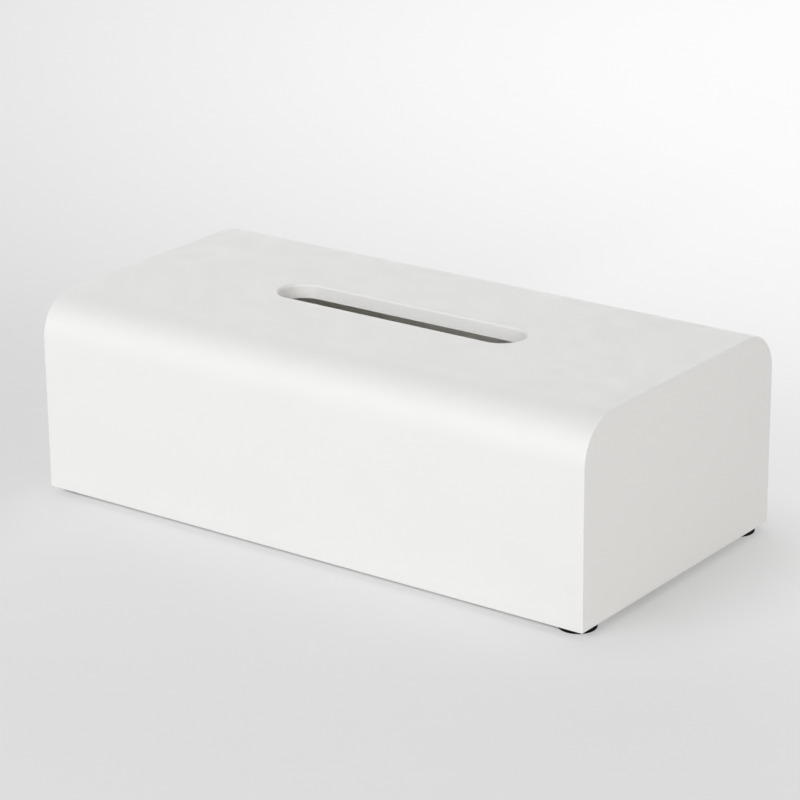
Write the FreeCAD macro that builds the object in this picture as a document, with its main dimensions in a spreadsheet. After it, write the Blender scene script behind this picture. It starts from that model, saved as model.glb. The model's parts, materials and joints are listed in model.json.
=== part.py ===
import FreeCAD, Part
import math
import os
import Sketcher
from FreeCAD import Vector

# Tissue box for a pack of facial tissues: a one-piece moulded cover with a dispensing slot stands
# over a loose base plate on four rubber feet. To refill it, the cover lifts straight off the base.
# Millimetres, +Z up, +X along the length, front towards -Y. The origin is on the surface that the
# box stands on, at the middle of its footprint.

# Driving sizes: alias, value, what it measures.
SIZES = (
    ("case_length", 260.0, "cover, end face to end face"),
    ("case_width", 134.4, "cover, front face to back face"),
    ("cover_height", 81.5, "cover, bottom edge to top face"),
    ("wall", 3.0, "wall of the cover"),
    ("long_edge_radius", 17.5, "big rounding of the two long top edges"),
    ("crisp_edge_radius", 0.4, "small rounding of the cover's other outer edges"),
    ("inner_edge_radius", 1.0, "rounding inside, round the end walls and the rim's root"),
    ("slot_length", 117.2, "dispensing slot, end to end"),
    ("slot_width", 19.8, "dispensing slot, wall to wall"),
    ("slot_setforward", 1.0, "slot's middle, forward of the cover's middle"),
    ("slot_lip_radius", 1.2, "rounding of the slot's upper edge"),
    ("rim_depth", 6.3, "rim round the slot, top face to the rim's lower edge"),
    ("rim_wall", 2.5, "wall of the rim round the slot"),
    ("rim_edge_radius", 0.3, "rounding of the rim's lower edges"),
    ("skirt_lip", 0.8, "thin lip of the cover that hides the base plate's edge"),
    ("base_thickness", 3.0, "base plate"),
    ("base_clearance", 0.15, "gap all round between the base plate and the lip"),
    ("base_corner_radius", 1.0, "corners of the base plate"),
    ("base_edge_radius", 0.3, "rounding of the base plate's upper edge"),
    ("foot_diameter", 14.8, "rubber foot"),
    ("foot_height", 2.5, "rubber foot"),
    ("foot_gap_x", 0.05, "foot's rim from the base plate's end edge"),
    ("foot_gap_y", 1.45, "foot's rim from the base plate's long edge"),
    ("front_left_setback", 2.1, "how much further in the front left foot is stuck"),
    ("foot_edge_radius", 0.4, "rounding of a foot's lower edge"),
)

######

## Short exercise
Output all of the data again. Match it exactly.

## Output below
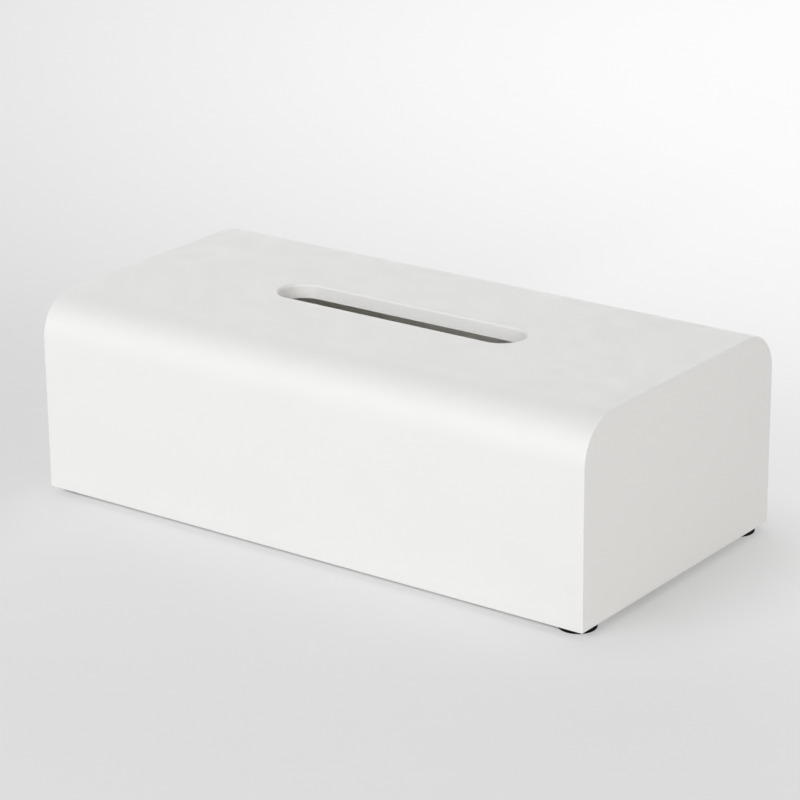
Write the FreeCAD macro that builds the object in this picture as a document, with its main dimensions in a spreadsheet. After it, write the Blender scene script behind this picture. It starts from that model, saved as model.glb. The model's parts, materials and joints are listed in model.json.
=== part.py ===
import FreeCAD, Part
import math
import os
import Sketcher
from FreeCAD import Vector

# Tissue box for a pack of facial tissues: a one-piece moulded cover with a dispensing slot stands
# over a loose base plate on four rubber feet. To refill it, the cover lifts straight off the base.
# Millimetres, +Z up, +X along the length, front towards -Y. The origin is on the surface that the
# box stands on, at the middle of its footprint.

# Driving sizes: alias, value, what it measures.
SIZES = (
    ("case_length", 260.0, "cover, end face to end face"),
    ("case_width", 134.4, "cover, front face to back face"),
    ("cover_height", 81.5, "cover, bottom edge to top face"),
    ("wall", 3.0, "wall of the cover"),
    ("long_edge_radius", 17.5, "big rounding of the two long top edges"),
    ("crisp_edge_radius", 0.4, "small rounding of the cover's other outer edges"),
    ("inner_edge_radius", 1.0, "rounding inside, round the end walls and the rim's root"),
    ("slot_length", 117.2, "dispensing slot, end to end"),
    ("slot_width", 19.8, "dispensing slot, wall to wall"),
    ("slot_setforward", 1.0, "slot's middle, forward of the cover's middle"),
    ("slot_lip_radius", 1.2, "rounding of the slot's upper edge"),
    ("rim_depth", 6.3, "rim round the slot, top face to the rim's lower edge"),
    ("rim_wall", 2.5, "wall of the rim round the slot"),
    ("rim_edge_radius", 0.3, "rounding of the rim's lower edges"),
    ("skirt_lip", 0.8, "thin lip of the cover that hides the base plate's edge"),
    ("base_thickness", 3.0, "base plate"),
    ("base_clearance", 0.15, "gap all round between the base plate and the lip"),
    ("base_corner_radius", 1.0, "corners of the base plate"),
    ("base_edge_radius", 0.3, "rounding of the base plate's upper edge"),
    ("foot_diameter", 14.8, "rubber foot"),
    ("foot_height", 2.5, "rubber foot"),
    ("foot_gap_x", 0.05, "foot's rim from the base plate's end edge"),
    ("foot_gap_y", 1.45, "foot's rim from the base plate's long edge"),
    ("front_left_setback", 2.1, "how much further in the front left foot is stuck"),
    ("foot_edge_radius", 0.4, "rounding of a foot's lower edge"),
)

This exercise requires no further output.